TASK DESCRIPTION =
Restate the complete material exactly.

AVAILABLE DATA =

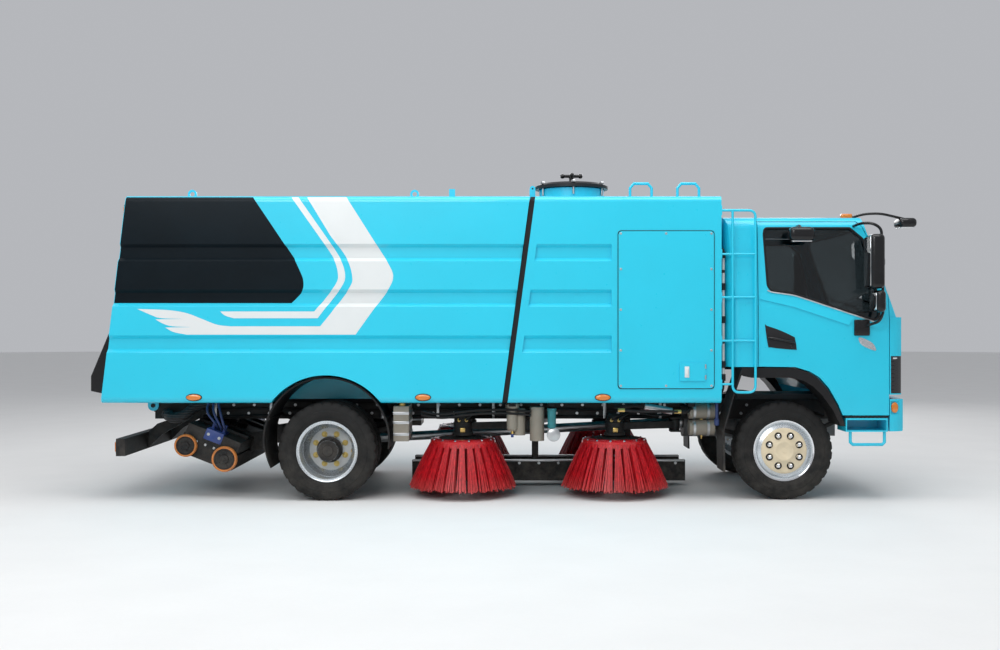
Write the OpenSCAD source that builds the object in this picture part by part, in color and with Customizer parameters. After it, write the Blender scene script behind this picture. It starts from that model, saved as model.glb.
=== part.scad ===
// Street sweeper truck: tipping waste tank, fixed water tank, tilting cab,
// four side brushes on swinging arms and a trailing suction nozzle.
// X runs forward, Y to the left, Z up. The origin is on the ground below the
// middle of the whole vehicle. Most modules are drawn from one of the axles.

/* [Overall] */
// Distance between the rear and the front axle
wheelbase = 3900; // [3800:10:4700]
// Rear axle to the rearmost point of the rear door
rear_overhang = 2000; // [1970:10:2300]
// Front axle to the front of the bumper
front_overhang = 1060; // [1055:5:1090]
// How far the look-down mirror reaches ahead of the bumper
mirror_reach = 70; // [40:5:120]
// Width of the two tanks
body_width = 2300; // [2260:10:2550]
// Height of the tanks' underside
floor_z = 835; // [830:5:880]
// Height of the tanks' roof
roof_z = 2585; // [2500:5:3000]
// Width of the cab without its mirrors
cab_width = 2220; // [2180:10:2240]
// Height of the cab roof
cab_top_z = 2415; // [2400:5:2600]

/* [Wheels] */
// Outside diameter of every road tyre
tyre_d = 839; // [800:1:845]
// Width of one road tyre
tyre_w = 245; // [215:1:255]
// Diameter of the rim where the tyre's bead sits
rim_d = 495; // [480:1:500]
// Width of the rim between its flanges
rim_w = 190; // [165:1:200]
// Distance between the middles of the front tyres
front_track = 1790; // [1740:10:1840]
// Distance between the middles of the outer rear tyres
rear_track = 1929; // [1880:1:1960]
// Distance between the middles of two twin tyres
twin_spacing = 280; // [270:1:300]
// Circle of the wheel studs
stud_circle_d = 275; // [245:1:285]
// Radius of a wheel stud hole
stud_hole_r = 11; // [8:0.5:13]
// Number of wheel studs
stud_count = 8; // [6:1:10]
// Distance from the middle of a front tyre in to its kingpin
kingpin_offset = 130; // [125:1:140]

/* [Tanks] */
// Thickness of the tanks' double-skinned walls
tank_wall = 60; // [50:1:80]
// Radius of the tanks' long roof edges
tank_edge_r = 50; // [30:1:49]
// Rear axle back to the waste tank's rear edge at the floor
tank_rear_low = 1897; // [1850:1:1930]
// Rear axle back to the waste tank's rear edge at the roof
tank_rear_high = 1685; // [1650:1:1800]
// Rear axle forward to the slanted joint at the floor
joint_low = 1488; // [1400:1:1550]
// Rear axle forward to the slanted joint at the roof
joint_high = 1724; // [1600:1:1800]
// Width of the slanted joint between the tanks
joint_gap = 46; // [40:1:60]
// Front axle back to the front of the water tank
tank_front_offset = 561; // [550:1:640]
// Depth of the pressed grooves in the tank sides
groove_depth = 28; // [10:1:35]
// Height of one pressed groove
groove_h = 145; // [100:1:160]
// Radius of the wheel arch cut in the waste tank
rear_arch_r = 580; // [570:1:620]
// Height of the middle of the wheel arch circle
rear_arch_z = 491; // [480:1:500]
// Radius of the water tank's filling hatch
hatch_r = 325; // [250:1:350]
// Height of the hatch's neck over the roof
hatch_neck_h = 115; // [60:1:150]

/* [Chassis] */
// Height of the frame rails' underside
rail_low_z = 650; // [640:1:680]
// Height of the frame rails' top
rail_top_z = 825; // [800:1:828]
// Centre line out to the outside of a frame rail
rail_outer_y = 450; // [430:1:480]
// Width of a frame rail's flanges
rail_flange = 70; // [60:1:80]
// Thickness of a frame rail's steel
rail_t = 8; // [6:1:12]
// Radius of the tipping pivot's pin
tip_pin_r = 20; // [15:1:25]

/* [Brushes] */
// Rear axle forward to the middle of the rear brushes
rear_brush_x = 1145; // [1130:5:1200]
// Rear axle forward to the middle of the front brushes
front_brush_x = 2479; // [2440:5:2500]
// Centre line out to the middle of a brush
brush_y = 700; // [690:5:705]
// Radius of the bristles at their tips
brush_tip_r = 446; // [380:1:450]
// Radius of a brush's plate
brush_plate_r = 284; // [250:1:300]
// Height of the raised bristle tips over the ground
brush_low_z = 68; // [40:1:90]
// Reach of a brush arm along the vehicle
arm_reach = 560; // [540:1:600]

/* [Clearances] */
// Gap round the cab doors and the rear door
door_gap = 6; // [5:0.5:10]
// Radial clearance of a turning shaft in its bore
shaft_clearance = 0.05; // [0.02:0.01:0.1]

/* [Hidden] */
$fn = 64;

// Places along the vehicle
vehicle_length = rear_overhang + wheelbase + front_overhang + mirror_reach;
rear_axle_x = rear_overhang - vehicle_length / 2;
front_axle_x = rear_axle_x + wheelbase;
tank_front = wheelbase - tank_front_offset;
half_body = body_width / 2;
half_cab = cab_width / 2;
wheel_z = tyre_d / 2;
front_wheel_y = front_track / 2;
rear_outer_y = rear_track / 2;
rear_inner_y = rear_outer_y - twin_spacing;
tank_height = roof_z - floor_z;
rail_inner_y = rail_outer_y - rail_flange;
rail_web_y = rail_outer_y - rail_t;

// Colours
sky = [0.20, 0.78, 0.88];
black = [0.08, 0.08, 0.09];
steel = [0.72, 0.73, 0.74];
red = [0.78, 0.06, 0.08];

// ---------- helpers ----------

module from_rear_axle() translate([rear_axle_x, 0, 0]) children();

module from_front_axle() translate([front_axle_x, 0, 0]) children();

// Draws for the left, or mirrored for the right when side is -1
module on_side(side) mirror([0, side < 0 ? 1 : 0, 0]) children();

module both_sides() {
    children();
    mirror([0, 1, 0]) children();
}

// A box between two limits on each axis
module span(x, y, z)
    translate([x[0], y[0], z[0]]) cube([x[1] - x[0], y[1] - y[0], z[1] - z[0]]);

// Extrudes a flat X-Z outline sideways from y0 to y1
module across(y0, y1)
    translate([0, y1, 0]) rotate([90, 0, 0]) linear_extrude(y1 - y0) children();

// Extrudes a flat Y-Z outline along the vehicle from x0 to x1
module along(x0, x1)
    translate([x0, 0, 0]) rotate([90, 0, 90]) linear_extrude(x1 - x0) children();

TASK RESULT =
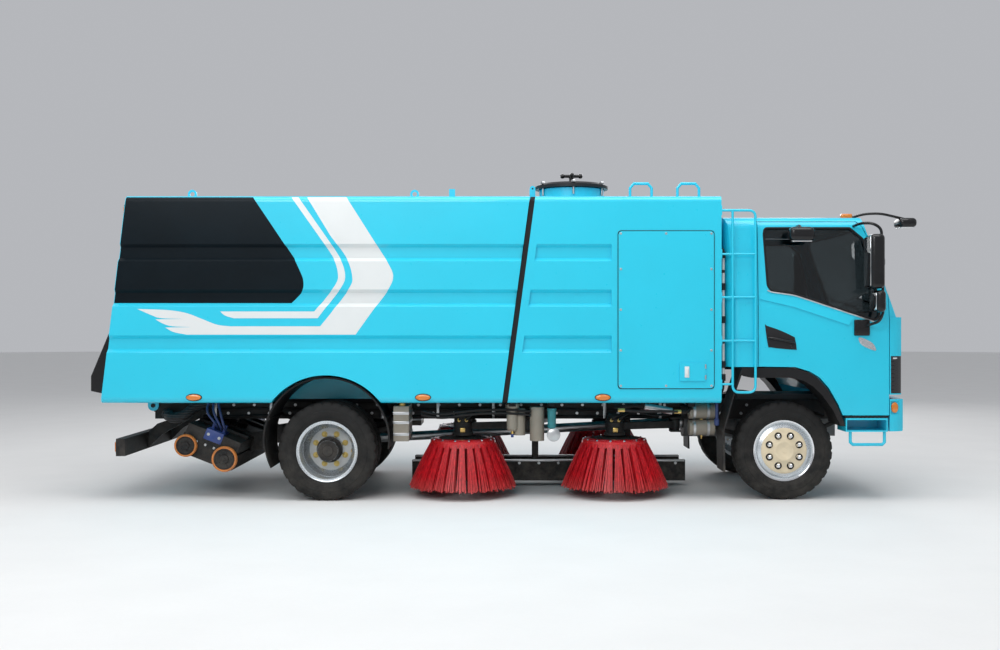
Write the OpenSCAD source that builds the object in this picture part by part, in color and with Customizer parameters. After it, write the Blender scene script behind this picture. It starts from that model, saved as model.glb.
=== part.scad ===
// Street sweeper truck: tipping waste tank, fixed water tank, tilting cab,
// four side brushes on swinging arms and a trailing suction nozzle.
// X runs forward, Y to the left, Z up. The origin is on the ground below the
// middle of the whole vehicle. Most modules are drawn from one of the axles.

/* [Overall] */
// Distance between the rear and the front axle
wheelbase = 3900; // [3800:10:4700]
// Rear axle to the rearmost point of the rear door
rear_overhang = 2000; // [1970:10:2300]
// Front axle to the front of the bumper
front_overhang = 1060; // [1055:5:1090]
// How far the look-down mirror reaches ahead of the bumper
mirror_reach = 70; // [40:5:120]
// Width of the two tanks
body_width = 2300; // [2260:10:2550]
// Height of the tanks' underside
floor_z = 835; // [830:5:880]
// Height of the tanks' roof
roof_z = 2585; // [2500:5:3000]
// Width of the cab without its mirrors
cab_width = 2220; // [2180:10:2240]
// Height of the cab roof
cab_top_z = 2415; // [2400:5:2600]

/* [Wheels] */
// Outside diameter of every road tyre
tyre_d = 839; // [800:1:845]
// Width of one road tyre
tyre_w = 245; // [215:1:255]
// Diameter of the rim where the tyre's bead sits
rim_d = 495; // [480:1:500]
// Width of the rim between its flanges
rim_w = 190; // [165:1:200]
// Distance between the middles of the front tyres
front_track = 1790; // [1740:10:1840]
// Distance between the middles of the outer rear tyres
rear_track = 1929; // [1880:1:1960]
// Distance between the middles of two twin tyres
twin_spacing = 280; // [270:1:300]
// Circle of the wheel studs
stud_circle_d = 275; // [245:1:285]
// Radius of a wheel stud hole
stud_hole_r = 11; // [8:0.5:13]
// Number of wheel studs
stud_count = 8; // [6:1:10]
// Distance from the middle of a front tyre in to its kingpin
kingpin_offset = 130; // [125:1:140]

/* [Tanks] */
// Thickness of the tanks' double-skinned walls
tank_wall = 60; // [50:1:80]
// Radius of the tanks' long roof edges
tank_edge_r = 50; // [30:1:49]
// Rear axle back to the waste tank's rear edge at the floor
tank_rear_low = 1897; // [1850:1:1930]
// Rear axle back to the waste tank's rear edge at the roof
tank_rear_high = 1685; // [1650:1:1800]
// Rear axle forward to the slanted joint at the floor
joint_low = 1488; // [1400:1:1550]
// Rear axle forward to the slanted joint at the roof
joint_high = 1724; // [1600:1:1800]
// Width of the slanted joint between the tanks
joint_gap = 46; // [40:1:60]
// Front axle back to the front of the water tank
tank_front_offset = 561; // [550:1:640]
// Depth of the pressed grooves in the tank sides
groove_depth = 28; // [10:1:35]
// Height of one pressed groove
groove_h = 145; // [100:1:160]
// Radius of the wheel arch cut in the waste tank
rear_arch_r = 580; // [570:1:620]
// Height of the middle of the wheel arch circle
rear_arch_z = 491; // [480:1:500]
// Radius of the water tank's filling hatch
hatch_r = 325; // [250:1:350]
// Height of the hatch's neck over the roof
hatch_neck_h = 115; // [60:1:150]

/* [Chassis] */
// Height of the frame rails' underside
rail_low_z = 650; // [640:1:680]
// Height of the frame rails' top
rail_top_z = 825; // [800:1:828]
// Centre line out to the outside of a frame rail
rail_outer_y = 450; // [430:1:480]
// Width of a frame rail's flanges
rail_flange = 70; // [60:1:80]
// Thickness of a frame rail's steel
rail_t = 8; // [6:1:12]
// Radius of the tipping pivot's pin
tip_pin_r = 20; // [15:1:25]

/* [Brushes] */
// Rear axle forward to the middle of the rear brushes
rear_brush_x = 1145; // [1130:5:1200]
// Rear axle forward to the middle of the front brushes
front_brush_x = 2479; // [2440:5:2500]
// Centre line out to the middle of a brush
brush_y = 700; // [690:5:705]
// Radius of the bristles at their tips
brush_tip_r = 446; // [380:1:450]
// Radius of a brush's plate
brush_plate_r = 284; // [250:1:300]
// Height of the raised bristle tips over the ground
brush_low_z = 68; // [40:1:90]
// Reach of a brush arm along the vehicle
arm_reach = 560; // [540:1:600]

/* [Clearances] */
// Gap round the cab doors and the rear door
door_gap = 6; // [5:0.5:10]
// Radial clearance of a turning shaft in its bore
shaft_clearance = 0.05; // [0.02:0.01:0.1]

/* [Hidden] */
$fn = 64;

// Places along the vehicle
vehicle_length = rear_overhang + wheelbase + front_overhang + mirror_reach;
rear_axle_x = rear_overhang - vehicle_length / 2;
front_axle_x = rear_axle_x + wheelbase;
tank_front = wheelbase - tank_front_offset;
half_body = body_width / 2;
half_cab = cab_width / 2;
wheel_z = tyre_d / 2;
front_wheel_y = front_track / 2;
rear_outer_y = rear_track / 2;
rear_inner_y = rear_outer_y - twin_spacing;
tank_height = roof_z - floor_z;
rail_inner_y = rail_outer_y - rail_flange;
rail_web_y = rail_outer_y - rail_t;

// Colours
sky = [0.20, 0.78, 0.88];
black = [0.08, 0.08, 0.09];
steel = [0.72, 0.73, 0.74];
red = [0.78, 0.06, 0.08];

// ---------- helpers ----------

module from_rear_axle() translate([rear_axle_x, 0, 0]) children();

module from_front_axle() translate([front_axle_x, 0, 0]) children();

// Draws for the left, or mirrored for the right when side is -1
module on_side(side) mirror([0, side < 0 ? 1 : 0, 0]) children();

module both_sides() {
    children();
    mirror([0, 1, 0]) children();
}

// A box between two limits on each axis
module span(x, y, z)
    translate([x[0], y[0], z[0]]) cube([x[1] - x[0], y[1] - y[0], z[1] - z[0]]);

// Extrudes a flat X-Z outline sideways from y0 to y1
module across(y0, y1)
    translate([0, y1, 0]) rotate([90, 0, 0]) linear_extrude(y1 - y0) children();

// Extrudes a flat Y-Z outline along the vehicle from x0 to x1
module along(x0, x1)
    translate([x0, 0, 0]) rotate([90, 0, 90]) linear_extrude(x1 - x0) children();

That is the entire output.